While 2022 was a turbulent year for the entire global market, crypto was one of the hardest-hit sectors.
The market leaders Bitcoin and Ethereum triggered a massive downturn, wiping off billions from the market. This also led to a significant decline in the price of other major cryptocurrencies. It’s been a year of dead bounces, liquidations, and meltdowns that have kept investors on the sidelines.
Despite negative sentiments in the market, crypto continues to be a hot topic in terms of development and innovation. The popularity is mainly driven by institutions that have woken up to the potential of this emerging technology. However, it’s still early days for the industry, and no one can predict the extent of this evolution.
With 2023 knocking at the door, experts believe there may be further sell-off before any sustainable growth. It’s tricky to forecast how long the crypto winter will last, but we can gauge market depth based on the events that unfolded this year. Let’s dig a little deeper to understand better!
The need for regulations!
Regulations in the crypto space sound like an oxymoron, but they may be the need of the hour. The shocking collapse of the Terra ecosystem earlier this year shook the crypto world when the stablecoin was crushed to death after losing its dollar peg. This event triggered a market freefall, as many investors lost significant money in a few days.
In recent months, we came across some reputed crypto companies filing for bankruptcy. Big names like Celsius, Three Arrows Capital, FTX, and BlockFi have gone down like ninepins. These events have exposed the dark side of DeFi lending, and one can expect stringent regulations in 2023.
It will be good for the industry if it operates under sensible regulations. This will not only protect investors from volatility but also prevent fraudulent activities. Crypto prices may go for a swing after regulatory announcements, but people will feel safe and confident to invest.
Institutional adoption
Going into 2023, institutions will continue to play a significant role in driving mass crypto adoption. Fintech companies like Square and Paypal are betting on crypto, while many merchants have started accepting crypto as a form of payment. Experts believe the industry may propel in the coming months if big global corporations and banks get into the act. This will create a domino effect that might change the crypto landscape forever. Investing in tokens with “real-world” use cases will be the key.
Resurgence of DeFi
DeFi rose to popularity in 2020 as an alternative financial technology that eliminates the need for intermediaries like banks and financial institutions. As good as it sounds, the sector is still in its infancy, and there will be many hiccups along the way.

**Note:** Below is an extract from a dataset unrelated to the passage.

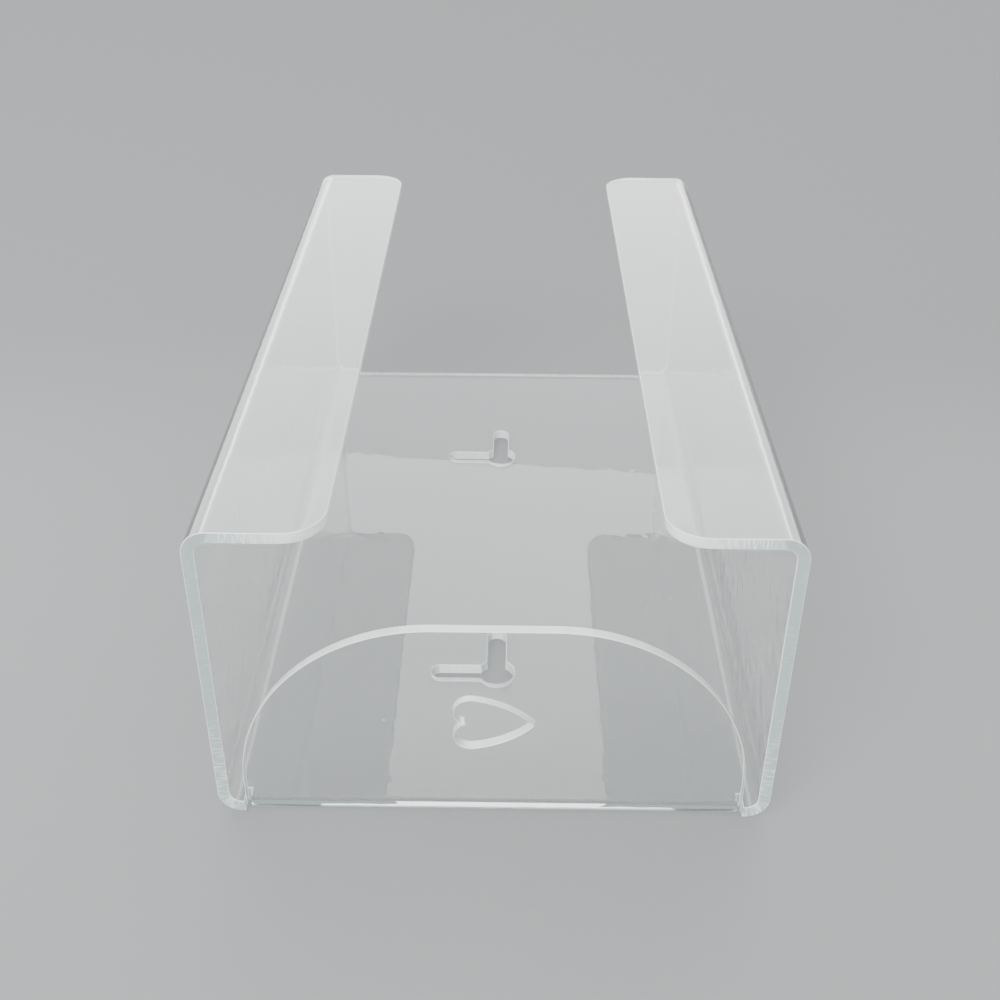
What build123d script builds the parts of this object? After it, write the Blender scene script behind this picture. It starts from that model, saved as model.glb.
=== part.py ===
from build123d import *
import os

from math import asin, degrees

# Wall tissue box: one clear sheet, cut flat and then bent warm into a box with no front and one
# open end. It lies on its back here: X runs across it, +Y from the end flap to the open end, and
# +Z away from the wall. The origin is under the middle of its outline, on the face that meets
# the wall. Every size is in millimetres.

# Sheet, and the inside of each bend
sheet = 3.0
bend_radius = 3.0

# Case, over the outside of its bends
case_width = 140.0
case_length = 240.0
case_depth = 86.0

# Front flanges, turned in from the side walls with a mouth left between them
flange_width = 32.0
flange_corner_radius = 10.0

# End flap, turned up from the back between two slits, each a small land away from a side bend
flap_height = 60.5
flap_corner_radius = 48.0
flap_proud = 1.7
slit_width = 0.8
slit_land = 0.7
slit_overrun = 2.0

# Heart through the flap, on its side with its point to +X
heart_length = 19.2
heart_lobe_radius = 3.9
heart_lobe_overlap = 0.4
heart_flank_angle = 8.0
heart_centre_height = 31.8

# Keyholes on the back's centre line, one slot up the wall and one across it
keyhole_spacing = 120.0
keyhole_diameter = 10.0
keyhole_slot_width = 5.0
keyhole_slot_reach = 18.5

# Places that follow from those sizes
outer_bend = bend_radius + sheet
middle_bend = bend_radius + sheet / 2
far_end = (case_length + flap_proud) / 2
near_end = far_end - case_length
flap_width = case_width - 2 * (outer_bend + slit_land + slit_width)
flap_face = near_end - flap_proud
flap_bend_line = flap_face + outer_bend
slit_end = flap_bend_line + slit_overrun
mouth_width = case_width - 2 * flange_width
heart_lobe_offset = heart_lobe_radius - heart_lobe_overlap / 2
slot_run = keyhole_slot_reach - keyhole_slot_width / 2
keyhole_rows_middle = (near_end + far_end - keyhole_slot_reach + keyhole_diameter / 2) / 2

with BuildPart() as holder:
    # Back, side walls and flanges: the middle of the sheet is drawn as one folded line
    wall_x = (case_width - sheet) / 2
    flange_z = case_depth - sheet / 2
    with BuildSketch(Plane.XZ.offset(-far_end)):
        with BuildLine():
            FilletPolyline(
                (-mouth_width / 2, flange_z),
                (-wall_x, flange_z),
                (-wall_x, sheet / 2),
                (wall_x, sheet / 2),
                (wall_x, flange_z),
                (mouth_width / 2, flange_z),
                radius=middle_bend,
            )
        trace(line_width=sheet)
    extrude(amount=case_length)

    # Free corners of the flanges, at both ends
    upright_edges = holder.edges().filter_by(Axis.Z)
    flange_corners = upright_edges.filter_by_position(Axis.X, -wall_x + sheet, wall_x - sheet)
    fillet(flange_corners, flange_corner_radius)

    # Room for the flap's bend and its two slits, taken out of the back's near end
    with BuildSketch():
        with Locations((0, slit_end)):
            Rectangle(
                flap_width + 2 * slit_width,
                slit_end - near_end,
                align=(Align.CENTER, Align.MAX),
            )
    extrude(amount=sheet, mode=Mode.SUBTRACT)

    # Flap, its bend and the tongue that joins them to the back
    with BuildSketch(Plane.YZ):
        with BuildLine():
            FilletPolyline(
                (slit_end, sheet / 2),
                (flap_face + sheet / 2, sheet / 2),
                (flap_face + sheet / 2, flap_height),
                radius=middle_bend,
            )
        trace(line_width=sheet)
    extrude(amount=flap_width / 2, both=True)
    flap_corners = holder.edges(Select.LAST).filter_by(Axis.Y).group_by(Axis.Z)[-1]
    largest_corner = min(flap_height - outer_bend, flap_width / 2) - sheet
    fillet(flap_corners, min(flap_corner_radius, largest_corner))

    # Heart: each half is a lobe that starts in the notch, then a flank that runs to the point
    notch_angle = 180 + degrees(asin(heart_lobe_offset / heart_lobe_radius))
    shoulder_angle = 90 - heart_flank_angle
    heart_plane = Plane(
        origin=(0, flap_face, heart_centre_height), x_dir=(1, 0, 0), z_dir=(0, -1, 0)
    )
    with BuildSketch(heart_plane):
        with BuildLine():
            lobe = CenterArc(
                (heart_lobe_radius - heart_length / 2, heart_lobe_offset),
                heart_lobe_radius,
                start_angle=notch_angle,
                arc_size=shoulder_angle - notch_angle,
            )
            TangentArc(lobe @ 1, (heart_length / 2, 0), tangent=lobe % 1)
            mirror(about=Plane.XZ)
        make_face()
    extrude(amount=-sheet, mode=Mode.SUBTRACT)

    # Keyholes: a screw's head goes in at the round hole and its shank rests in a slot's end
    with BuildSketch():
        for row in (-1, 1):
            hole_y = keyhole_rows_middle + row * keyhole_spacing / 2
            with Locations((0, hole_y)):
                Circle(keyhole_diameter / 2)
            with Locations((0, hole_y + slot_run / 2)):
                SlotCenterToCenter(slot_run, keyhole_slot_width, rotation=90)
            with Locations((-slot_run / 2, hole_y)):
                SlotCenterToCenter(slot_run, keyhole_slot_width)
    extrude(amount=sheet, mode=Mode.SUBTRACT)

holder.part.label = "holder"

os.makedirs("parts", exist_ok=True)
export_step(holder.part, "parts/holder.step")
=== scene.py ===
# Wall tissue box in clear acrylic: the flat blank is cut, its edges are eased, and it is bent warm.

from math import asin, atan2, cos, degrees, pi, radians, sin, sqrt

import bmesh
import bpy
from bpy.props import (
    FloatProperty,
    FloatVectorProperty,
    IntProperty,
    PointerProperty,
)
from bpy.types import Operator, Panel, PropertyGroup
from mathutils import Matrix, Vector


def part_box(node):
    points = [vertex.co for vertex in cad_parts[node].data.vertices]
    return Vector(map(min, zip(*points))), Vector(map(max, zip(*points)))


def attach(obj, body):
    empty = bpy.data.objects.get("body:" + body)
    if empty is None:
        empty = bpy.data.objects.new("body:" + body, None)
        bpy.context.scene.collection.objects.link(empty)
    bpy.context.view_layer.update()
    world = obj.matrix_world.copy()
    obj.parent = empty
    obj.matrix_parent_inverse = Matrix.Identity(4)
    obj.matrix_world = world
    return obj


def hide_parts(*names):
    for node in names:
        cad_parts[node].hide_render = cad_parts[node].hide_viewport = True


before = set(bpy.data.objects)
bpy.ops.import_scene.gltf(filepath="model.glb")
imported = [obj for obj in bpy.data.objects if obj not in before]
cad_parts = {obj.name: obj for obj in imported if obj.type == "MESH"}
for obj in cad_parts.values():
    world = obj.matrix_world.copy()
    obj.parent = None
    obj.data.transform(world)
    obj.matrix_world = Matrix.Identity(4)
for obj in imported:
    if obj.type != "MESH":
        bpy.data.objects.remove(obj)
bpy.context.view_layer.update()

bl_info = {
    "name": "Wall tissue box",
    "version": (1, 0, 0),
    "blender": (4, 5, 0),
    "location": "View3D > Sidebar > Tissue box",
    "description": "Cuts and bends one clear sheet into a wall tissue box, and lights it",
    "category": "Add Mesh",
}

HOLDER_LOW, HOLDER_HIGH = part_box("holder")
MM = 0.001

# Lengths in metres: a point this near a line is on it, and points this near each other are one
ON_LINE = 1e-7
SAME_POINT = 1e-6

# What each face of the blank is, kept as its material index while the blank is made
POLISHED, CUT, RIM = range(3)


# Properties

class SheetSizes(PropertyGroup):
    """The sheet, its bends and the outline of its blank."""

    sheet: FloatProperty(
        name="Sheet", description="Thickness of the sheet", default=3 * MM, unit="LENGTH"
    )
    bend_radius: FloatProperty(
        name="Bend radius", description="Inside radius of each bend", default=3 * MM, unit="LENGTH"
    )
    bend_steps: IntProperty(
        name="Bend steps", description="Facets round each bend", default=18, min=4, max=48
    )
    heat_reach: FloatProperty(
        name="Heat reach",
        description="How fast the warmth kept at the mesh's points falls away from a bend",
        default=5 * MM,
        unit="LENGTH",
    )
    edge_ease: FloatProperty(
        name="Edge ease",
        description="How far the polish takes down each cut edge",
        default=0.18 * MM,
        unit="LENGTH",
    )
    kerf_taper: FloatProperty(
        name="Kerf taper",
        description="How much more the laser takes off on the inner face",
        default=0.25 * MM,
        unit="LENGTH",
    )
    flange_width: FloatProperty(
        name="Flange width",
        description="Front flange, over its bend",
        default=32 * MM,
        unit="LENGTH",
    )
    flange_corner: FloatProperty(
        name="Flange corner",
        description="Radius of a flange's free corners",
        default=10 * MM,
        unit="LENGTH",
    )
    flap_height: FloatProperty(
        name="Flap height", description="End flap, from the wall", default=60.5 * MM, unit="LENGTH"
    )
    flap_corner: FloatProperty(
        name="Flap corner",
        description="Radius of the flap's shoulders",
        default=48 * MM,
        unit="LENGTH",
    )
    flap_proud: FloatProperty(
        name="Flap proud",
        description="How far the flap stands out past the walls",
        default=1.7 * MM,
        unit="LENGTH",
    )
    slit_width: FloatProperty(
        name="Slit width",
        description="Gap on each side of the flap's root",
        default=0.8 * MM,
        unit="LENGTH",
    )
    slit_land: FloatProperty(
        name="Slit land",
        description="Flat left between a slit and a side bend",
        default=0.7 * MM,
        unit="LENGTH",
    )
    slit_overrun: FloatProperty(
        name="Slit overrun",
        description="How far a slit runs past the flap's bend",
        default=2 * MM,
        unit="LENGTH",
    )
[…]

This year has shown us the possible loopholes in the DeFi landscape and how the absence of a regulatory framework can be dreadful for investors. All this can quickly change in 2023 with institutional adoption. While scams may continue to plague the sector, it will take a while for the DeFi ecosystem to integrate with the centralized world.
NFTs – A novel technology or just a fad?
Non-fungible tokens (NFTs) amassed massive popularity in 2021, which drew the attention of renowned companies and celebrities. However, the experts are divided into two camps regarding the future of this technology. NFT sales have declined to an all-time low in 2022, which may be the trend in the coming months.
Digital ownership of intangible items may be a thing of substance in communities, but the broader application of NFTs is yet to materialize. Savvy investors believe in staying away from NFTs in 2023 because it is even riskier than investing in crypto.
What the future holds for Bitcoin and Ethereum?
There’s no denying that crypto prices move in sync with Bitcoin and Ethereum. The two fundamental market drivers had a rough year amid fears of recession, rising interest rates, surging inflation, and unexpected events. Bitcoin has dipped below the all-time high of the last market cycle, while Ethereum failed to make an impact with the much-anticipated upgrade.
Despite a massive downfall, experts still need to be more confident about calling it a bottom. Some analysts believe Bitcoin may go down as low as $10000 in 2023 before any chance for a sustained recovery. In the grand scheme, Bitcoin will continue to be the mainstay of the industry alongside Ethereum. Those who play a steady long game will eventually be rewarded handsome returns.
The Bottom Line
The underlying blockchain technology is a groundbreaking innovation that will slowly go mainstream over the next decade. This transition will inject immense value into the crypto industry. Big players' involvement will determine how good a speculative investment is.